The fundamental difficulty is that the U.S. cannot import enough oil right now to fill its needs. Imports are running about 8 million bbl. a day—roughly half of U.S. consumption, up 3% just since late April —but oilmen estimate that they need an other 500,000 to 1 million to assure an even flow of all products through their refineries. The prime reason for the shortage is that the other members of OPEC have never increased production enough to make up for the curtailment of supplies from Iran. The situation raises two questions: 1) Which products should be rushed out? The Department of Energy has never seemed able to make up its mind whether to urge maximum output of gasoline or of distillates (heating oil and diesel fuel), though last week Schlesinger came down firmly on the side of distillates. 2) How fast should refineries run down their stocks of crude oil in order to supply gasoline, heating oil and other end-products right now?
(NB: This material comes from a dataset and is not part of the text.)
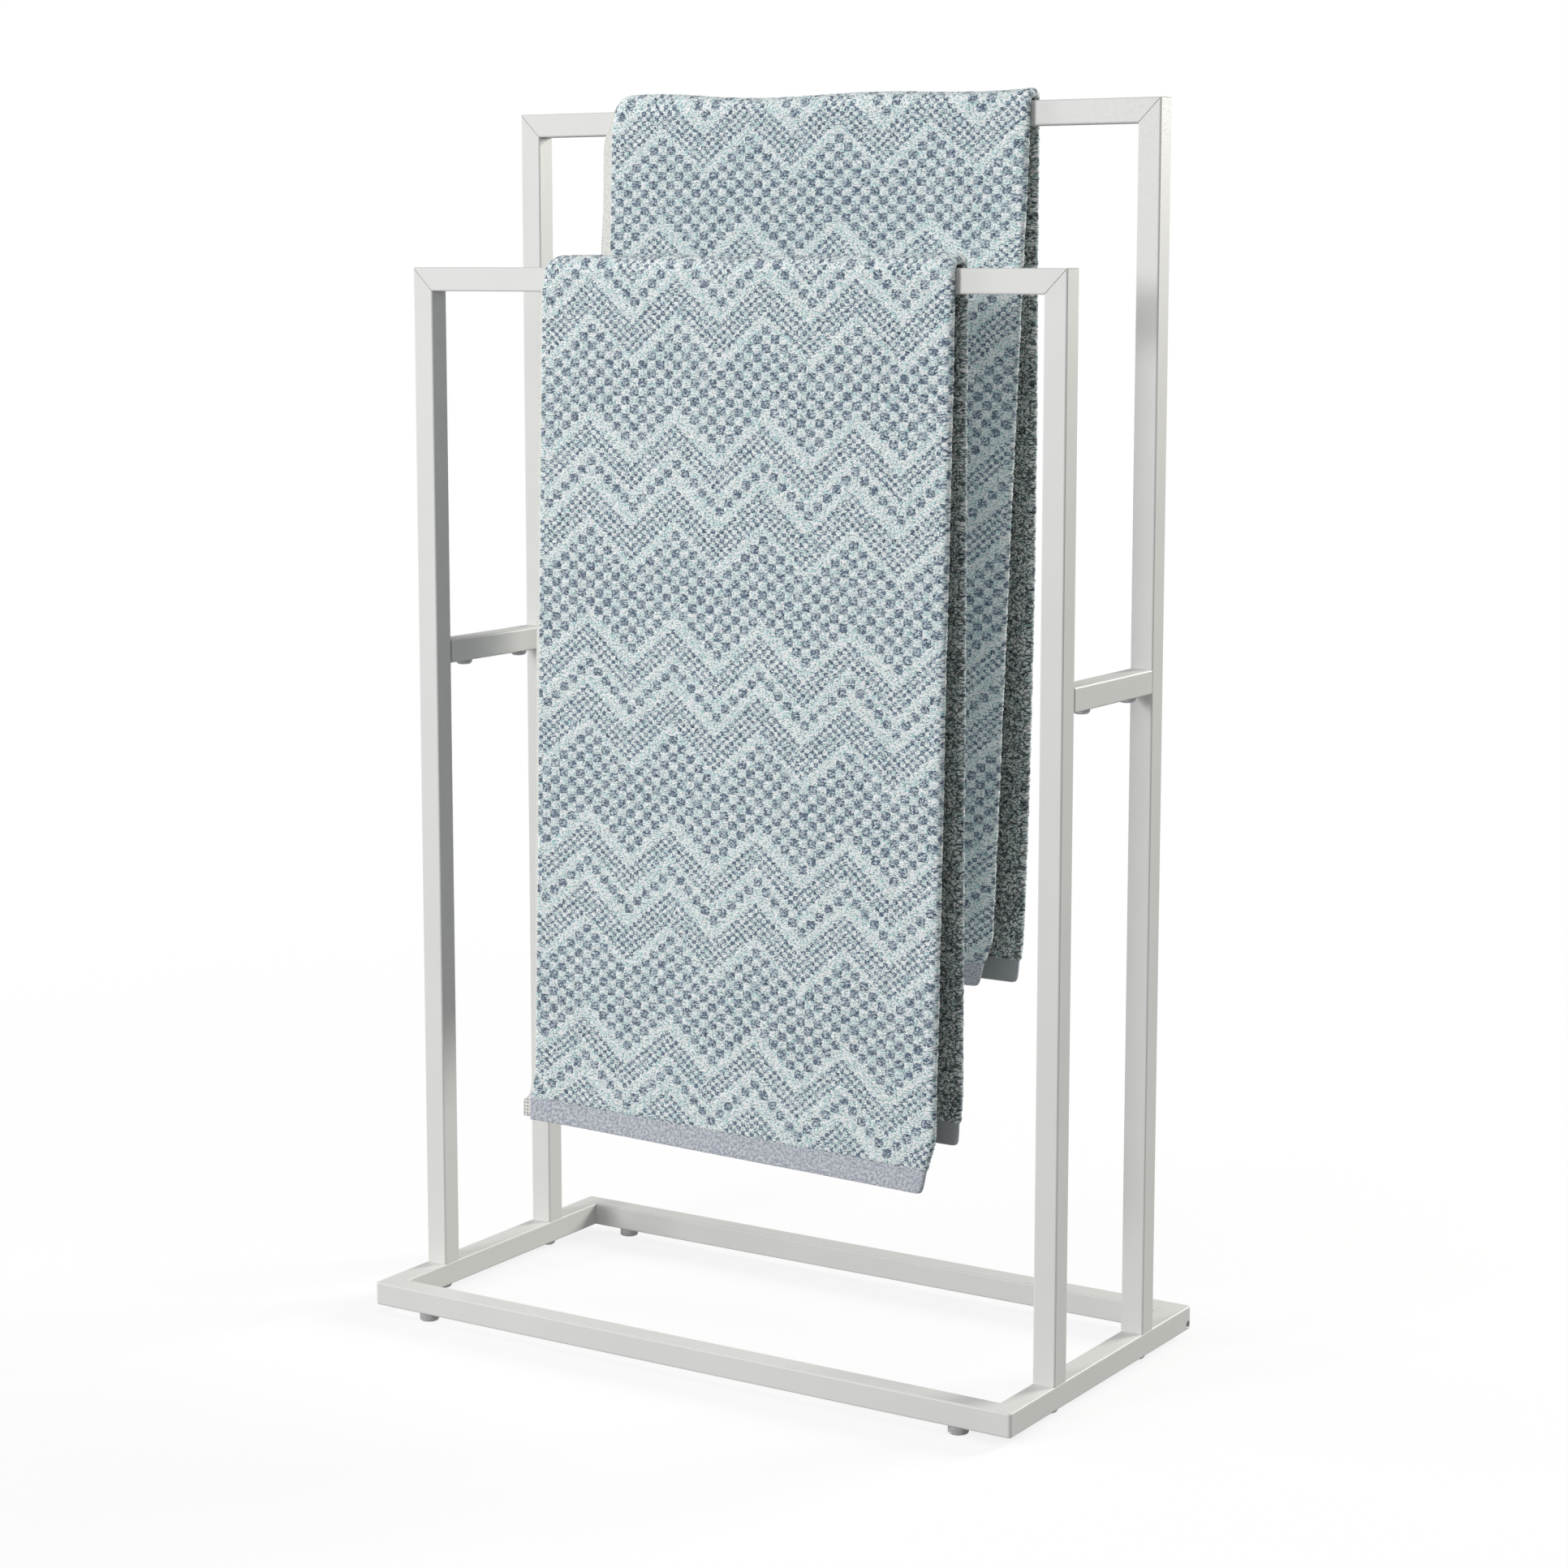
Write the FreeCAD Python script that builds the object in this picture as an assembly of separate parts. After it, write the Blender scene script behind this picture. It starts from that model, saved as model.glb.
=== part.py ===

Oilmen have been trying to build up stocks of crude, so that they can assure a continued flow of supplies and guard against another interruption like that caused by the Iranian revolt. Two weeks ago, Schlesinger accused them of being "unduly conservative," and even threatened to take crude away from some refiners and give it to others who would process it faster. That sounded like an endorsement of the conspiracy theory that oilmen are deliberately withholding supplies to force up prices—or at the very least take advantage of the higher prices sure to come.

Last week Schlesinger hastened to make amends, and succeeded in getting still more deeply mired. He conceded that the dispute over the proper balance between crude stocks and refinery runs is a legitimate difference of opinion, and he softened the threat to take crude away from refiners who do not use it rapidly enough. His reason: if he did that, the refiners might retaliate by importing less oil. Startled reporters asked if the Government was yielding to oil-company blackmail. No, no, said Schlesinger, no company had made any such threat; he was merely worried that he has no authority to force oilmen to import as much crude as they can find to buy.

Congress has hardly covered itself with glory either. It has buried such mild conservation bills as one to curtail outdoor lighting displays, and in May the House voted down a Carter plan to set up a stand-by gasoline-rationing plan that could be imposed in a real emergency.

Now Congressmen who seem at last to realize the severity of the situation—partly, perhaps, because they too must wait on gasoline lines in Washington—are scurrying to introduce energy bills of all sorts.